GOAL → Of the material below, the lines to be retyped are those from the line containing "clear_scene()" through the line containing "before = set(bpy.data.objects)", inclusive; reproduce them exactly.

LISTED ENTRIES →
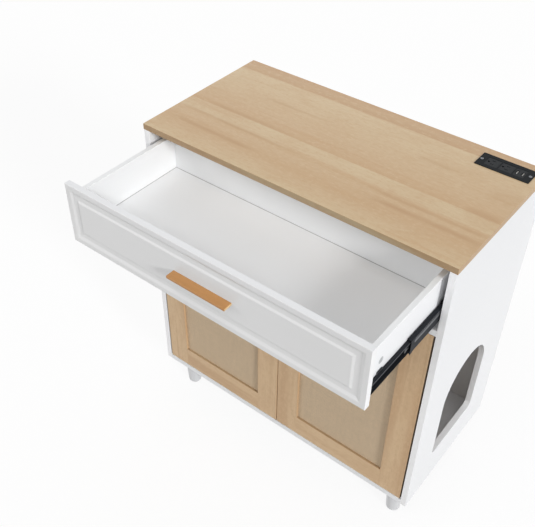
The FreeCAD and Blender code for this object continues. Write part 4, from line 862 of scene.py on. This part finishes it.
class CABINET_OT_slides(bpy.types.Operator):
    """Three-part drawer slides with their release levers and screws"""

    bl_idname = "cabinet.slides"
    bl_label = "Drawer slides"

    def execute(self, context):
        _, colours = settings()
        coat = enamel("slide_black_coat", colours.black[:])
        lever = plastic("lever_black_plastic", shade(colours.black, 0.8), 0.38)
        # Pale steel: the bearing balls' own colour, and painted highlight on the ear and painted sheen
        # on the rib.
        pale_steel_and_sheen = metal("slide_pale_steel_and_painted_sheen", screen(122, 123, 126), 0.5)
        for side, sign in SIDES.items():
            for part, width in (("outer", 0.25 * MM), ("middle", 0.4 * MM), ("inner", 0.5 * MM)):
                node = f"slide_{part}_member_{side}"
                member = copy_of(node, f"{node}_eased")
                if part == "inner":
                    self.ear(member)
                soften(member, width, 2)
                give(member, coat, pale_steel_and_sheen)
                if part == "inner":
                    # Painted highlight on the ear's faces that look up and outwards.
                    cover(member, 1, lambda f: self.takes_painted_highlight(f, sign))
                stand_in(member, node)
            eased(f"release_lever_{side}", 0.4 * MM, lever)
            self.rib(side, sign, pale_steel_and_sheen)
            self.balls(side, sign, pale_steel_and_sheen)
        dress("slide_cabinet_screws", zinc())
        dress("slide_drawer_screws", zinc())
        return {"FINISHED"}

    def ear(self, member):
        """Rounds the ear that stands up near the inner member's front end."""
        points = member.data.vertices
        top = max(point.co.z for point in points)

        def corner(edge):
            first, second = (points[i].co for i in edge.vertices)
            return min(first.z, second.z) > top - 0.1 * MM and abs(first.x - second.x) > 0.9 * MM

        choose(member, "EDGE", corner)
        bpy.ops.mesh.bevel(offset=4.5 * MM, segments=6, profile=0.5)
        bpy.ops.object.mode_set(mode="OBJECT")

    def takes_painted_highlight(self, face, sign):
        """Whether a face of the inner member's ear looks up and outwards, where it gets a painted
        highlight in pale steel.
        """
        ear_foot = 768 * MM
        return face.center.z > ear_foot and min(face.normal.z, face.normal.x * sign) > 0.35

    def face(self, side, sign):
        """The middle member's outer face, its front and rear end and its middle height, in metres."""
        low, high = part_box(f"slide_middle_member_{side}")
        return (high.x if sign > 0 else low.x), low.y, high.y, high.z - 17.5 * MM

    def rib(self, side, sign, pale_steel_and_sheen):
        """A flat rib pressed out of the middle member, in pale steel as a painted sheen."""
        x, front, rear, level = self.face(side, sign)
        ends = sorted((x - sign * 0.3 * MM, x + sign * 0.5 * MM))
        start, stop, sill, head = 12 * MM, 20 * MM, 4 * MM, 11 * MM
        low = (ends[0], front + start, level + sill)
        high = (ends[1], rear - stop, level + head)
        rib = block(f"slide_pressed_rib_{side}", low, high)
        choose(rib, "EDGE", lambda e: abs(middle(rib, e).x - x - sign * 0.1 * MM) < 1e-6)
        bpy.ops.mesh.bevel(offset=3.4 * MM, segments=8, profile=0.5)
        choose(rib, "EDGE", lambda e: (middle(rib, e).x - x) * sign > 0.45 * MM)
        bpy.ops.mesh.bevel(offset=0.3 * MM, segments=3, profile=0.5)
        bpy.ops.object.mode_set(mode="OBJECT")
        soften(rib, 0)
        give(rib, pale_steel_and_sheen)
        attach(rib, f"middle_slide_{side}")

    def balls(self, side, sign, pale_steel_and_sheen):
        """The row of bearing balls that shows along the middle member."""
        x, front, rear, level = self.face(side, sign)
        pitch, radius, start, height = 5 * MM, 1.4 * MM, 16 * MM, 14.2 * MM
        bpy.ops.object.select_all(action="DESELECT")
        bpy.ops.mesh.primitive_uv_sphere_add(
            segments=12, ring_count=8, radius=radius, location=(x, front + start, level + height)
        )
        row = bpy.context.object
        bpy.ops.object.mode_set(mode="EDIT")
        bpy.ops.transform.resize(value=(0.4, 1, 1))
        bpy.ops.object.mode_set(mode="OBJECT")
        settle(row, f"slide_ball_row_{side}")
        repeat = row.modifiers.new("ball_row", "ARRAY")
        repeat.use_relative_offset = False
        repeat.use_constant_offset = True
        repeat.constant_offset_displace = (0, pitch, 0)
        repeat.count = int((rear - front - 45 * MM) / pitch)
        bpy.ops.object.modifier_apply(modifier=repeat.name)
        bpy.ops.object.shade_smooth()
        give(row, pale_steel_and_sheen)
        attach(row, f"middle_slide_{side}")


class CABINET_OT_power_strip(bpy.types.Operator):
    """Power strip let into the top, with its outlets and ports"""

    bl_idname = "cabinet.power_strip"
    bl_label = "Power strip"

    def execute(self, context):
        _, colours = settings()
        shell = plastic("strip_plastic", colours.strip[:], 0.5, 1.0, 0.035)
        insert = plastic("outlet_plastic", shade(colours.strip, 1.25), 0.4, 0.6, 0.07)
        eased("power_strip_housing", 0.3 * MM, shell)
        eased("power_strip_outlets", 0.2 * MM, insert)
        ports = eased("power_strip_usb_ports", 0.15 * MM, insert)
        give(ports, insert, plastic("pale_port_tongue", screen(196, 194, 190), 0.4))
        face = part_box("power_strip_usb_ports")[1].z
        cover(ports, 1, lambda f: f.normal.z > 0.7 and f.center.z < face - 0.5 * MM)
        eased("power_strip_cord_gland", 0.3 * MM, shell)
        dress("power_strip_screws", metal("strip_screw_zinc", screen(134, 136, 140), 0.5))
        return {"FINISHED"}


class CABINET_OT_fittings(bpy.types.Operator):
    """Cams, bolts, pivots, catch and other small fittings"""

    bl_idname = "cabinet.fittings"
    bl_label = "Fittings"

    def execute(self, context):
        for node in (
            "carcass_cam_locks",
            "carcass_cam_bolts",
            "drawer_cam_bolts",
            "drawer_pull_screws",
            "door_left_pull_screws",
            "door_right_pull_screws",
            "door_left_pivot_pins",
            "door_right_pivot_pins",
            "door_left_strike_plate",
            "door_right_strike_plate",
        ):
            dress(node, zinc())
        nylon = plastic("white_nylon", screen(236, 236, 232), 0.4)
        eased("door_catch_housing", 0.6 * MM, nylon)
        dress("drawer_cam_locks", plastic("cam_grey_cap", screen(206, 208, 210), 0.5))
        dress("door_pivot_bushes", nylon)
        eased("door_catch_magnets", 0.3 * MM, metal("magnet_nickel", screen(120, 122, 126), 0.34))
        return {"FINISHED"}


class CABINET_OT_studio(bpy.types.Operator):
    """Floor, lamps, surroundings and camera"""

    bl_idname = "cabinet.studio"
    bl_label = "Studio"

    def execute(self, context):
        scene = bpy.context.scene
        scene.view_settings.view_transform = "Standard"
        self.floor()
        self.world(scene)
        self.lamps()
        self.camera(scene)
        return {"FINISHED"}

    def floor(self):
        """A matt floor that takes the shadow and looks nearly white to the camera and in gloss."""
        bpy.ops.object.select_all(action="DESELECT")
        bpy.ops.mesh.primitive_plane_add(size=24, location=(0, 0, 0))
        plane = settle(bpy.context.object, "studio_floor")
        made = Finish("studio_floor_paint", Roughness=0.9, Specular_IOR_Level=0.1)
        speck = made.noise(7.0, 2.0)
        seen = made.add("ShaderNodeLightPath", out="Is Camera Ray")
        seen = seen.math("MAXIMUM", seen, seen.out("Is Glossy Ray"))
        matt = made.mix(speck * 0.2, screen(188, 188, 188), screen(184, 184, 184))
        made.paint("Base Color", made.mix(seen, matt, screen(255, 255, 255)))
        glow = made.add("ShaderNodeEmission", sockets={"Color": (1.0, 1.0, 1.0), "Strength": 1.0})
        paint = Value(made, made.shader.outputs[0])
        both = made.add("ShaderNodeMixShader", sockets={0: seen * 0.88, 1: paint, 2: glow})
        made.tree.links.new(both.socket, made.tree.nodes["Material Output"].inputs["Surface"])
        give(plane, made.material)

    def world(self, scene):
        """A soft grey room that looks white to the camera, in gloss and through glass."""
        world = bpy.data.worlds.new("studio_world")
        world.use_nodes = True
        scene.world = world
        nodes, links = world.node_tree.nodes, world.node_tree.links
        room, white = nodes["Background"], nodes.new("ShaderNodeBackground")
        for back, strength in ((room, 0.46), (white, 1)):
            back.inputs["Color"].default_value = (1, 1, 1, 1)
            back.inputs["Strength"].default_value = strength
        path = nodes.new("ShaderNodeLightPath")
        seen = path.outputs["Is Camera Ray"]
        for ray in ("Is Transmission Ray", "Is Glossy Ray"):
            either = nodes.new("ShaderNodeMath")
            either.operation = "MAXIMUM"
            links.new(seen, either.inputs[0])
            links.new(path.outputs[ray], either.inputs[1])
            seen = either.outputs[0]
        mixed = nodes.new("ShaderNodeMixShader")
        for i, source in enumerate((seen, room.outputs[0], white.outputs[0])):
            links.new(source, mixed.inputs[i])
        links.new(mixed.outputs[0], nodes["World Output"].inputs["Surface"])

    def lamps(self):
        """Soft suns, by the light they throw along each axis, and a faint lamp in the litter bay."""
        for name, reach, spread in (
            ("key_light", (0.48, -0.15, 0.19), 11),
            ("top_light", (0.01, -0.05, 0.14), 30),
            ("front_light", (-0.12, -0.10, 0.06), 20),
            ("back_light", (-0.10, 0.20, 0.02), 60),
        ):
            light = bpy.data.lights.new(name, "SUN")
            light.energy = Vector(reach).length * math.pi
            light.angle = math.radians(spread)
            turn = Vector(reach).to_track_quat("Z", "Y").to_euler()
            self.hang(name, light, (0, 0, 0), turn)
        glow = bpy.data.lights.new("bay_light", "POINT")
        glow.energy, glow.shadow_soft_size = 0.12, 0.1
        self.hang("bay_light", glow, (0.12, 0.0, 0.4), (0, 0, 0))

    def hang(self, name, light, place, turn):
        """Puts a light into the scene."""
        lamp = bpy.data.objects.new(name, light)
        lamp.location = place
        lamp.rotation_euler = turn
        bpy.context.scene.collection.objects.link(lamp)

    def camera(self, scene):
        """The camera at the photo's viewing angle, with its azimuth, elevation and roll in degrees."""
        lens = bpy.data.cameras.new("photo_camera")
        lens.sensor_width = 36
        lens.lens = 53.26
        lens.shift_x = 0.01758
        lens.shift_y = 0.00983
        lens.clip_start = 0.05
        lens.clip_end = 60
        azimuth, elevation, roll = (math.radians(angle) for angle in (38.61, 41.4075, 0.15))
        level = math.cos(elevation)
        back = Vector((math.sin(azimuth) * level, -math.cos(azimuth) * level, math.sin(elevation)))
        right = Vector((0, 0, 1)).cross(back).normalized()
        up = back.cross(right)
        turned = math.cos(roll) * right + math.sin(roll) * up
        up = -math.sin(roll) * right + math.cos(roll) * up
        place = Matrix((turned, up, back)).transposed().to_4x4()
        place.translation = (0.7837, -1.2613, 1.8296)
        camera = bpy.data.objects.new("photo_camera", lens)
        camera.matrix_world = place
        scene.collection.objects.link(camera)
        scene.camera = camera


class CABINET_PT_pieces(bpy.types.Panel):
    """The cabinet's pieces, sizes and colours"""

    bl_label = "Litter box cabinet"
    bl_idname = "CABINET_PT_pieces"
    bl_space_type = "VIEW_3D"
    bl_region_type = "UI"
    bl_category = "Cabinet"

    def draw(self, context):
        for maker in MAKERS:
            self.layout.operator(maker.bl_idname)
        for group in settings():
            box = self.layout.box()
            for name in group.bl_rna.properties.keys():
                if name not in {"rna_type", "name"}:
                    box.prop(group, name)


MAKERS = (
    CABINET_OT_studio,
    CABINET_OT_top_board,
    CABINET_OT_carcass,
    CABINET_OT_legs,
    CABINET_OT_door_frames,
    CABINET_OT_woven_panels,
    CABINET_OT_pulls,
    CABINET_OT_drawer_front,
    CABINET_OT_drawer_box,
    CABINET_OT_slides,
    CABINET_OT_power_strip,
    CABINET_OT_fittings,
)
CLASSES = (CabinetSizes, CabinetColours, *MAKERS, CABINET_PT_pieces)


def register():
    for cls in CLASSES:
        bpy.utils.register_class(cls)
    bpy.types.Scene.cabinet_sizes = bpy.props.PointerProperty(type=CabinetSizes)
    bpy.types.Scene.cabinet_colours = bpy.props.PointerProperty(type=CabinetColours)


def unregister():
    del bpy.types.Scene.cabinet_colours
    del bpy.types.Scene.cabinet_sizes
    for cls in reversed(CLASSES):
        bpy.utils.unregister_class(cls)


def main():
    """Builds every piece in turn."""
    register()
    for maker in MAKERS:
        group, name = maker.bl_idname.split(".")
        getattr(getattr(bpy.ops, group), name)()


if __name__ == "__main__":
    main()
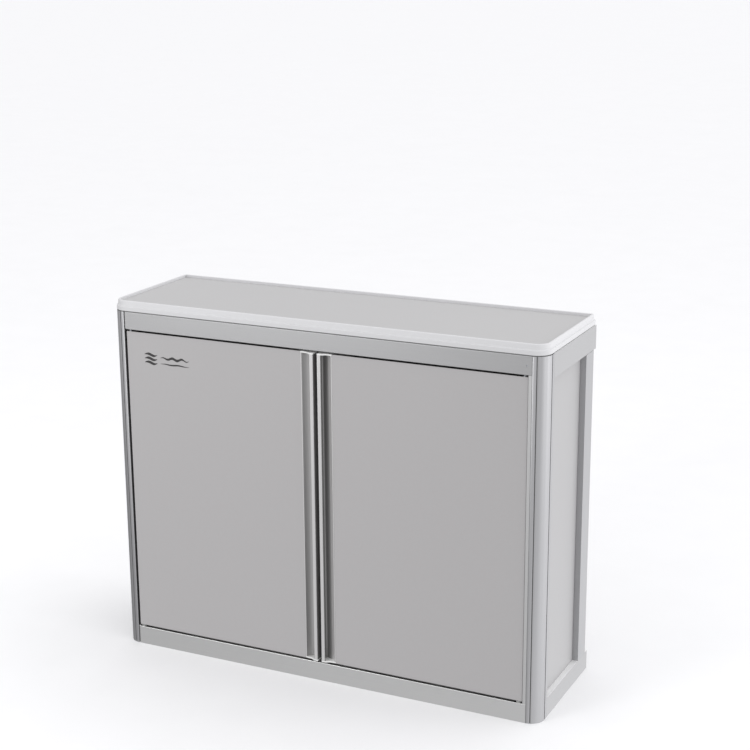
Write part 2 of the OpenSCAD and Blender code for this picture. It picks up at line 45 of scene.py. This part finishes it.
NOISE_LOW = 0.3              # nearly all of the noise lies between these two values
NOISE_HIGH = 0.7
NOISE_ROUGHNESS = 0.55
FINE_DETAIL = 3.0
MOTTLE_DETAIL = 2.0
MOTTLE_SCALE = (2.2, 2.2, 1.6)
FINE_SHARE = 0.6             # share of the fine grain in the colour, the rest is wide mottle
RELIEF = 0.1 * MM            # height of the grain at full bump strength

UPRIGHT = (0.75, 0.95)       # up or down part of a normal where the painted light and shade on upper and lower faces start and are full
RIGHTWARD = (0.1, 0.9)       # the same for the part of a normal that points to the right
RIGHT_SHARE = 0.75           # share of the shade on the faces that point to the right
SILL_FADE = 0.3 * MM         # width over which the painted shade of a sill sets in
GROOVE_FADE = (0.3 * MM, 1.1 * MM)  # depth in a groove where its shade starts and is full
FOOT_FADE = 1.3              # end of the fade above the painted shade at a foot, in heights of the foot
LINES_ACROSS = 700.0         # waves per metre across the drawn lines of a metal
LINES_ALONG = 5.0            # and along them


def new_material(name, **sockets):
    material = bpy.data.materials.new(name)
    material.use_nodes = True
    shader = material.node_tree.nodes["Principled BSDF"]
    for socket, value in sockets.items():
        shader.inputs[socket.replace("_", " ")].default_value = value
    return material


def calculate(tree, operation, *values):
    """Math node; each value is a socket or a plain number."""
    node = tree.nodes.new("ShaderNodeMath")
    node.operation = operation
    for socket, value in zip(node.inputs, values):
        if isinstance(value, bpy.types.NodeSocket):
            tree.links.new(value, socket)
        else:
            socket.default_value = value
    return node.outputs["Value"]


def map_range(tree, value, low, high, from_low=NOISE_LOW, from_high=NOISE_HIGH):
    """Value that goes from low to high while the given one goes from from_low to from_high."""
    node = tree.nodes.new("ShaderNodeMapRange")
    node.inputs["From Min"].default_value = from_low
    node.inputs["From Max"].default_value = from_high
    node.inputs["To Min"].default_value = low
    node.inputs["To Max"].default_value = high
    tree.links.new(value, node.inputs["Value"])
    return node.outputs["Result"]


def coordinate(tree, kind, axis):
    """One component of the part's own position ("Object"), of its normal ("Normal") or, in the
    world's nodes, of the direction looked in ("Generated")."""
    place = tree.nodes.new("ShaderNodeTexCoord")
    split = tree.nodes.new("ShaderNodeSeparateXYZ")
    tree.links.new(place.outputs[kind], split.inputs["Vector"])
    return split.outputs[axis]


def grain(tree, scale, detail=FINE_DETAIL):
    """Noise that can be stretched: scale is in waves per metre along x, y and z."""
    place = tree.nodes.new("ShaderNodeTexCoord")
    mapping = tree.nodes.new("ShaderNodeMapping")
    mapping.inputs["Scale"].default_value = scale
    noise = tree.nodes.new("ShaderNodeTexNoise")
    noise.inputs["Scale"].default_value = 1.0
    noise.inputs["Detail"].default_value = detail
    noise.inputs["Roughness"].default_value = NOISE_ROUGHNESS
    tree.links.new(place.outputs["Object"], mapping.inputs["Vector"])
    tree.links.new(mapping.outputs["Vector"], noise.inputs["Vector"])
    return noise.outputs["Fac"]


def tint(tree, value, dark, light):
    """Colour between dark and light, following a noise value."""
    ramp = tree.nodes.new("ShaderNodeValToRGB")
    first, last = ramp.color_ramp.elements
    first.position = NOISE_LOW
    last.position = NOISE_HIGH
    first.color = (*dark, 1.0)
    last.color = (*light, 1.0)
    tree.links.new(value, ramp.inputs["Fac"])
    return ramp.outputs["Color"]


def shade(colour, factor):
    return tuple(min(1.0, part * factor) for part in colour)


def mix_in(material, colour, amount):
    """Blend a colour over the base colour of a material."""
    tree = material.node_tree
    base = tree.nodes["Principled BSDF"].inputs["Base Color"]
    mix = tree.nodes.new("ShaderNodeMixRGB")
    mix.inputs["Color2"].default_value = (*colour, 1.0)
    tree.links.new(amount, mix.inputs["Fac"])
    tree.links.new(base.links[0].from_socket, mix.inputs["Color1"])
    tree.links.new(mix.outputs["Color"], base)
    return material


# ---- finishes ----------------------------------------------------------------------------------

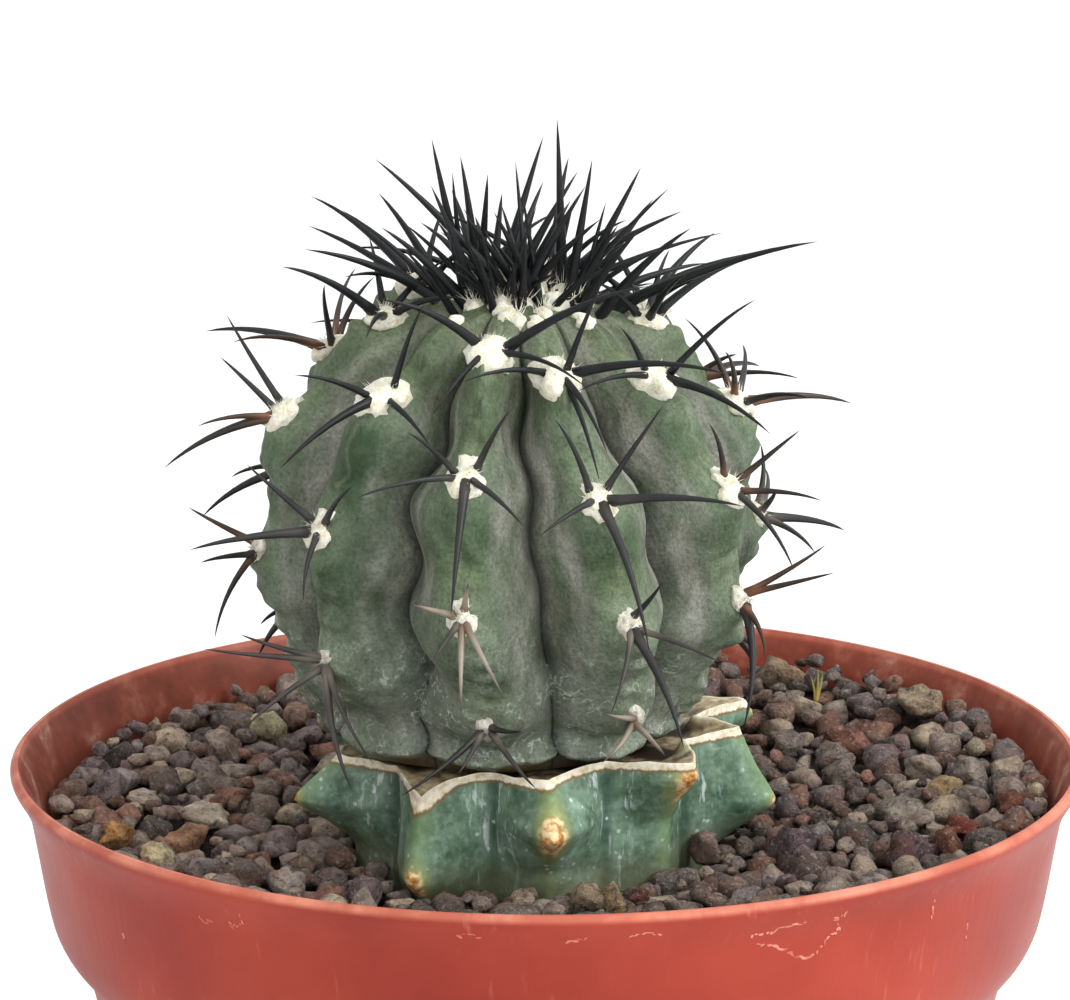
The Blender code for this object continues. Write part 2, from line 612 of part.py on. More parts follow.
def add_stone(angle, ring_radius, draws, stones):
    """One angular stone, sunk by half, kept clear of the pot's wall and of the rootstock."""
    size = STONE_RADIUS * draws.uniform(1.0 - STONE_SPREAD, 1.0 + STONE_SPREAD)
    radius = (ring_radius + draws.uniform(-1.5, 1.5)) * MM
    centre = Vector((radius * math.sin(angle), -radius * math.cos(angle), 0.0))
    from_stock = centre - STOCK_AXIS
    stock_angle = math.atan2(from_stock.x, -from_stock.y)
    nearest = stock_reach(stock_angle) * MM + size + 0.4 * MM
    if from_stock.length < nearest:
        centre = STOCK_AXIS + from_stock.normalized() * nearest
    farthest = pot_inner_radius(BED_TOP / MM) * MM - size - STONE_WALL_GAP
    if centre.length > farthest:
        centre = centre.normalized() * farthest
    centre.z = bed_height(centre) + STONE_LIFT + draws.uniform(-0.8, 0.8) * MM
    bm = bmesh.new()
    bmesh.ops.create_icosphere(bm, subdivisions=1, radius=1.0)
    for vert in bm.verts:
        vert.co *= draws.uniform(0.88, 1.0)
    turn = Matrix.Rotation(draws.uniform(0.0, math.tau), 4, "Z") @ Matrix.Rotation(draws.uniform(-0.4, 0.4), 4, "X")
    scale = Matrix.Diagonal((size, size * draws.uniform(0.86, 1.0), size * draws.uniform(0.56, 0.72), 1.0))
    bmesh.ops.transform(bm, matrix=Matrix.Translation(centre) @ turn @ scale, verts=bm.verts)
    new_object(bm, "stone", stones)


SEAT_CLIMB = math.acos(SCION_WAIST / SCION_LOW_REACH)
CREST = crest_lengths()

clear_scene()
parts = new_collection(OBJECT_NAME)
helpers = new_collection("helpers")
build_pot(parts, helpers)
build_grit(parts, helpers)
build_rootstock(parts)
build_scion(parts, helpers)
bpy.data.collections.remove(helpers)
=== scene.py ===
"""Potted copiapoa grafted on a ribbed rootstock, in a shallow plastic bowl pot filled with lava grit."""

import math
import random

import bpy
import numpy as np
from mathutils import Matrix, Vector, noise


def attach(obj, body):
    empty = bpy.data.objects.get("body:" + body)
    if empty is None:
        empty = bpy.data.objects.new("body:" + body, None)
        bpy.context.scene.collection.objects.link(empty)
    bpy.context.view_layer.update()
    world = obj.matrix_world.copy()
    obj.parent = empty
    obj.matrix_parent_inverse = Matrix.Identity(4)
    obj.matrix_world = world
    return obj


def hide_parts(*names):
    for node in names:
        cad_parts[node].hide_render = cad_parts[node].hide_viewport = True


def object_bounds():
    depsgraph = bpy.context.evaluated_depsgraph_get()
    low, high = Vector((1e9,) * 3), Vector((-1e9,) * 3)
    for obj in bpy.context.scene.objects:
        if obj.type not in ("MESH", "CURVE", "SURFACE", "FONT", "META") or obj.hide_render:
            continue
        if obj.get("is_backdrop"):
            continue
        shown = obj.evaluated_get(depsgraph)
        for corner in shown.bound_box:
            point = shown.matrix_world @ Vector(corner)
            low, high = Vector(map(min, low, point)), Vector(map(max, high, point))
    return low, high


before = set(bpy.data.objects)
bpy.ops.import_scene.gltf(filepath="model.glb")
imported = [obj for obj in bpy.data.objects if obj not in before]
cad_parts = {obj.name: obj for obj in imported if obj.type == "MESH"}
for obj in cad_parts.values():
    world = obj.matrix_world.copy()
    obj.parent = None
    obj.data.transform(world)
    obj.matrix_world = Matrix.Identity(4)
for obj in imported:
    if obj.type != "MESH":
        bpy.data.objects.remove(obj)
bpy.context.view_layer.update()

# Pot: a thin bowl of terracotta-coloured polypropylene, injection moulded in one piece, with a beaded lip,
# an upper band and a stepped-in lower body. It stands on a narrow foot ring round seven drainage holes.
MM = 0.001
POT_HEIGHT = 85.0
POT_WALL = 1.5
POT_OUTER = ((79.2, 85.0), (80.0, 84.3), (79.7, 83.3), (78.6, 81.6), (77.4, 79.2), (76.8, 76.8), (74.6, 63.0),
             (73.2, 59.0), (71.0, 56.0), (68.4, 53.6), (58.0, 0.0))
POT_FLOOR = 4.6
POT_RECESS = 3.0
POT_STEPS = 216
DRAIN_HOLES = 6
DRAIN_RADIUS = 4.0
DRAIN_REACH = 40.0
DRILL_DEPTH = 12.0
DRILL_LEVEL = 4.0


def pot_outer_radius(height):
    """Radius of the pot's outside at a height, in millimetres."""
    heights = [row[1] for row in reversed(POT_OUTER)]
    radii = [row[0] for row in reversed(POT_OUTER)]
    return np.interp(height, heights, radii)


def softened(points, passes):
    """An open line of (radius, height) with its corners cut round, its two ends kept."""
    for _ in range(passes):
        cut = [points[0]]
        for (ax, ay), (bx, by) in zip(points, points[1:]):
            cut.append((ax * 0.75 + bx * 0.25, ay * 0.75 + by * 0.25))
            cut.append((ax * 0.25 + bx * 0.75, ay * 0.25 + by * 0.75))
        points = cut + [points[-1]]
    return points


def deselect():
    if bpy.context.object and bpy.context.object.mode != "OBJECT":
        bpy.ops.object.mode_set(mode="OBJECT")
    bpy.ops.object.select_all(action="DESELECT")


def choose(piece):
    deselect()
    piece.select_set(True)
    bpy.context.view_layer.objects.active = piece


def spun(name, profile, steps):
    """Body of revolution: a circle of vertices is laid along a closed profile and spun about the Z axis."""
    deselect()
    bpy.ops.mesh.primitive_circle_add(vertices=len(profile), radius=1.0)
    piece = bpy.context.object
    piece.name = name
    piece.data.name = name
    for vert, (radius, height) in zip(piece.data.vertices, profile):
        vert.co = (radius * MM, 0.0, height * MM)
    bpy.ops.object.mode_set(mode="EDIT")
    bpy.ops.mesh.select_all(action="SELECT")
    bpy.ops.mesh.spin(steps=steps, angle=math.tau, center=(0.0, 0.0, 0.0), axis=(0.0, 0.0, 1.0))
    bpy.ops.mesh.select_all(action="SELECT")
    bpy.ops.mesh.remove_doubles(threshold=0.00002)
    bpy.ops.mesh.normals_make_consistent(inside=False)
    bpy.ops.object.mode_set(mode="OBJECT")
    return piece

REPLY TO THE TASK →
clear_scene()
parts = new_collection(OBJECT_NAME)
helpers = new_collection("helpers")
build_pot(parts, helpers)
build_grit(parts, helpers)
build_rootstock(parts)
build_scion(parts, helpers)
bpy.data.collections.remove(helpers)
=== scene.py ===
"""Potted copiapoa grafted on a ribbed rootstock, in a shallow plastic bowl pot filled with lava grit."""

import math
import random

import bpy
import numpy as np
from mathutils import Matrix, Vector, noise


def attach(obj, body):
    empty = bpy.data.objects.get("body:" + body)
    if empty is None:
        empty = bpy.data.objects.new("body:" + body, None)
        bpy.context.scene.collection.objects.link(empty)
    bpy.context.view_layer.update()
    world = obj.matrix_world.copy()
    obj.parent = empty
    obj.matrix_parent_inverse = Matrix.Identity(4)
    obj.matrix_world = world
    return obj


def hide_parts(*names):
    for node in names:
        cad_parts[node].hide_render = cad_parts[node].hide_viewport = True


def object_bounds():
    depsgraph = bpy.context.evaluated_depsgraph_get()
    low, high = Vector((1e9,) * 3), Vector((-1e9,) * 3)
    for obj in bpy.context.scene.objects:
        if obj.type not in ("MESH", "CURVE", "SURFACE", "FONT", "META") or obj.hide_render:
            continue
        if obj.get("is_backdrop"):
            continue
        shown = obj.evaluated_get(depsgraph)
        for corner in shown.bound_box:
            point = shown.matrix_world @ Vector(corner)
            low, high = Vector(map(min, low, point)), Vector(map(max, high, point))
    return low, high


before = set(bpy.data.objects)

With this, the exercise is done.